Task details: Repeat the following lines exactly and nothing else: the line containing "Break this object" and each line after it through the end of the listing.

[Parts and joints as JSON]

********************

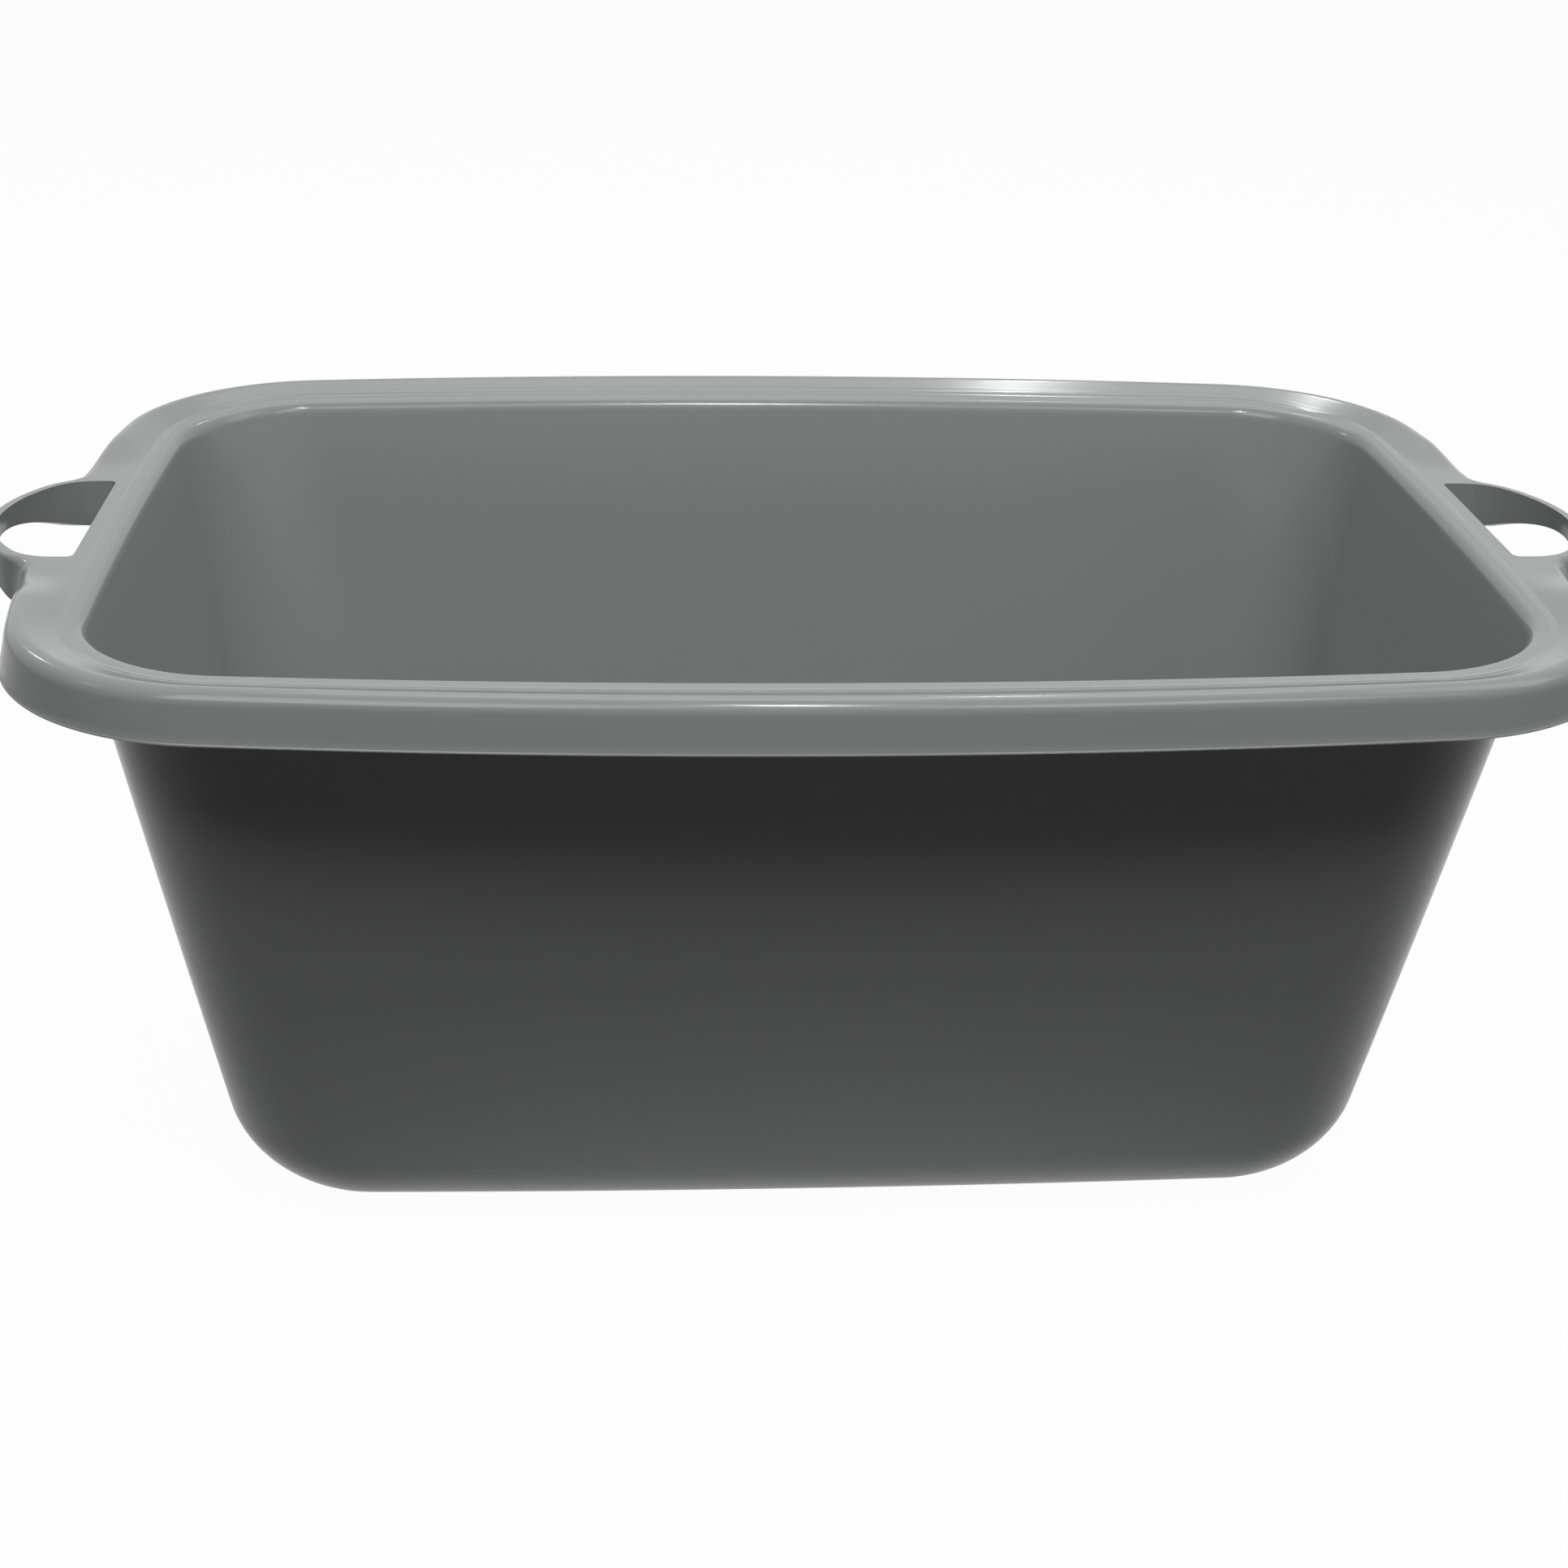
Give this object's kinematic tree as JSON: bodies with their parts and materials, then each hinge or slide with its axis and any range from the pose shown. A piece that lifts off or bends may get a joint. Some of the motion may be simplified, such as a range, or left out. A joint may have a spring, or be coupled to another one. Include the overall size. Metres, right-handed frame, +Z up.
{
  "type": "utility tub",
  "caption": "Open, tapered, rectangular plastic tub with rounded corners, a turned-down rim and a hand-hole handle with an arched strap at each short end.",
  "frame": {"origin": "the middle of the face that the tub stands on", "axes": "+X along the tub's length towards the right-hand handle, +Y to the back, +Z up"},
  "size_m": [0.68, 0.438, 0.278],
  "materials": {
    "grey_plastic": "smooth moulded mid grey, half glossy"
  },
  "bodies": {
    "root": {"basin": "grey_plastic", "front_rim": "grey_plastic", "back_rim": "grey_plastic", "left_handle": "grey_plastic", "right_handle": "grey_plastic"}
  },
  "joints": []
}
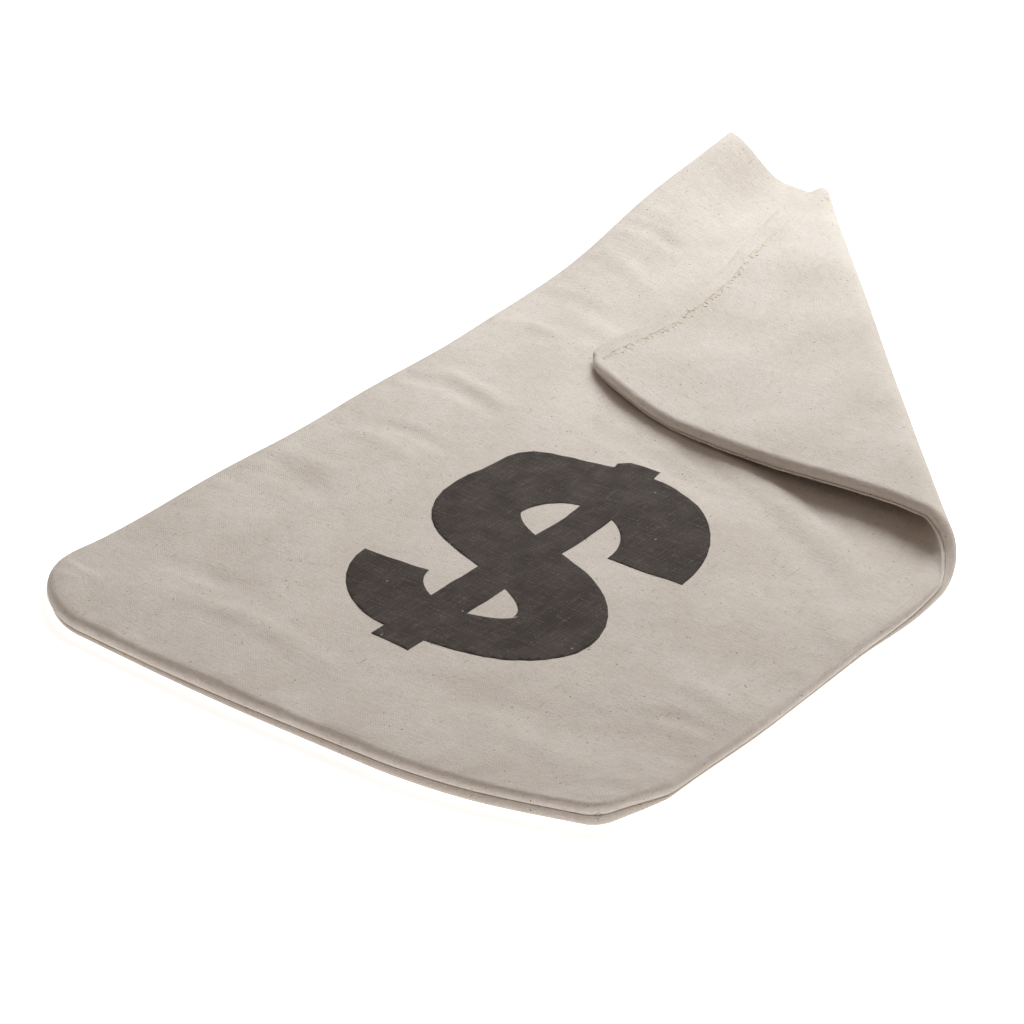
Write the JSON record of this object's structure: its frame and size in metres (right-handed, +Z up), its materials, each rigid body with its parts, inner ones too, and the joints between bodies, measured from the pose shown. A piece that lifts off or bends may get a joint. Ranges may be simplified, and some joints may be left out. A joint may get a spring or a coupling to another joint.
{
  "type": "cash deposit bag",
  "caption": "Flat canvas deposit bag sewn on the sides and bottom, open at the top, with one mouth corner turned down and a printed currency sign.",
  "frame": {"origin": "middle of the bag's underside on the table, half way between the side seams and half way along the bag", "axes": "+X to the bag's right side seam, +Y along the bag towards its mouth, +Z up from the table"},
  "size_m": [0.3021, 0.5207, 0.0297],
  "materials": {
    "canvas": "unbleached plain-weave cotton canvas with dark seed flecks",
    "seam_allowance": "raw canvas turned inside",
    "hem": "turned-in canvas margin",
    "thread": "cream cotton thread",
    "print": "worn matte brown-black pigment print"
  },
  "bodies": {
    "bag": {"back_panel": "canvas", "front_panel": "canvas", "left_seam_allowance": "seam_allowance", "right_seam_allowance": "seam_allowance", "bottom_seam_allowance": "seam_allowance", "left_seam_stitches": "thread", "right_seam_stitches": "thread", "bottom_seam_stitches": "thread", "back_mouth_hem": "hem", "front_mouth_hem": "hem", "back_hem_stitches": "thread", "front_hem_stitches": "thread", "currency_print": "print"},
    "corner_roll": {"back_panel_bend": "canvas", "front_panel_bend": "canvas"},
    "corner_flap": {"back_panel_corner": "canvas", "front_panel_corner": "canvas", "right_seam_allowance_corner": "seam_allowance", "right_seam_stitches_corner": "thread", "back_mouth_hem_corner": "hem", "front_mouth_hem_corner": "hem", "back_hem_stitches_corner": "thread", "front_hem_stitches_corner": "thread"}
  },
  "joints": [
    {"name": "fold_lower", "type": "hinge", "parent": "bag", "child": "corner_roll", "pos_m": [0.03109, 0.12161, 0.01029], "axis": [-0.6618, 0.7487, 0.0369], "range_deg": [0, 90.09], "deforming": ["back_panel_bend", "front_panel_bend"]},
    {"name": "fold_upper", "type": "hinge", "parent": "corner_roll", "child": "corner_flap", "pos_m": [0.03043, 0.12045, 0.02438], "axis": [-0.6613, 0.7498, 0.0245], "range_deg": [0, 90.09]}
  ],
  "couplings": [
    {"joint": "fold_upper", "follows": "fold_lower", "ratio": 1}
  ]
}
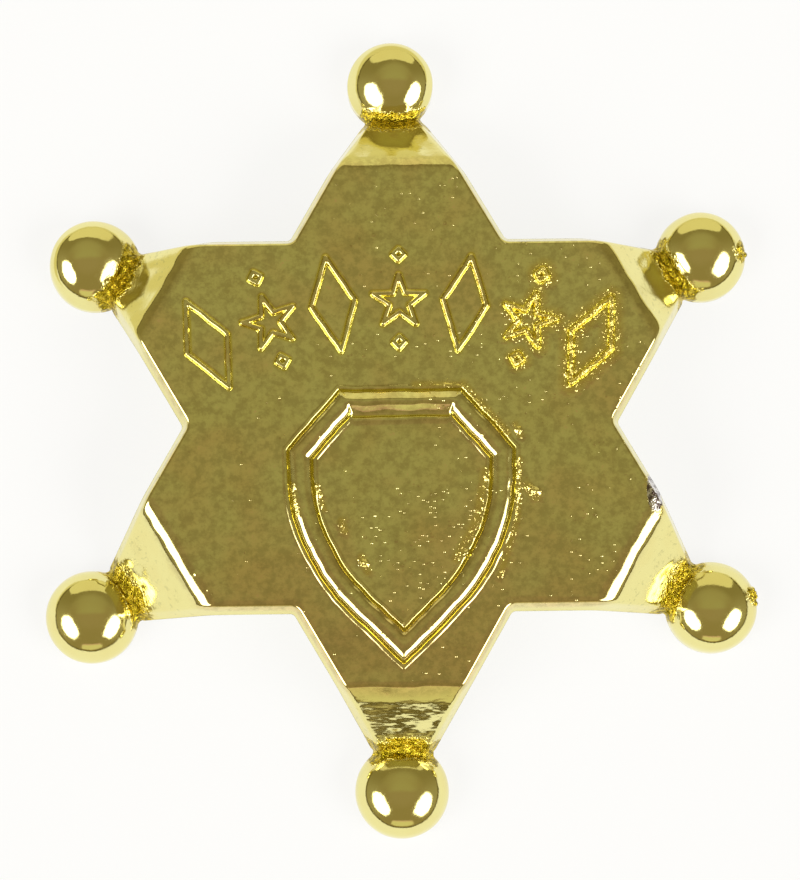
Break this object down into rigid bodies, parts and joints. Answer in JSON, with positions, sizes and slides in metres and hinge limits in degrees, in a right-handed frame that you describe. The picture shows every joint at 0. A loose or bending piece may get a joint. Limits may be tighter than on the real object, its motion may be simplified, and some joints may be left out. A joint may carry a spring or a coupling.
{
  "type": "sheriff star badge",
  "caption": "Cast star badge with ball-tipped, down-sloping arms, a raised shield moulding, an arc of raised motifs and a brooch pin riveted behind it.",
  "frame": {"origin": "centre of the base plane that the six balls rest on", "axes": "+Z out of the badge's face, +Y to the top ball, +X to the wearer's left as a viewer sees the right"},
  "size_m": [0.0602, 0.0684, 0.0083],
  "materials": {
    "gold_plate": "worn bright gold plate, lightly pitted",
    "pin_steel": "dull plated steel"
  },
  "bodies": {
    "root": {"star_casting": "gold_plate", "bar_pin": "pin_steel"}
  },
  "joints": []
}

********************

Completed task:
Break this object down into rigid bodies, parts and joints. Answer in JSON, with positions, sizes and slides in metres and hinge limits in degrees, in a right-handed frame that you describe. The picture shows every joint at 0. A loose or bending piece may get a joint. Limits may be tighter than on the real object, its motion may be simplified, and some joints may be left out. A joint may carry a spring or a coupling.
{
  "type": "sheriff star badge",
  "caption": "Cast star badge with ball-tipped, down-sloping arms, a raised shield moulding, an arc of raised motifs and a brooch pin riveted behind it.",
  "frame": {"origin": "centre of the base plane that the six balls rest on", "axes": "+Z out of the badge's face, +Y to the top ball, +X to the wearer's left as a viewer sees the right"},
  "size_m": [0.0602, 0.0684, 0.0083],
  "materials": {
    "gold_plate": "worn bright gold plate, lightly pitted",
    "pin_steel": "dull plated steel"
  },
  "bodies": {
    "root": {"star_casting": "gold_plate", "bar_pin": "pin_steel"}
  },
  "joints": []
}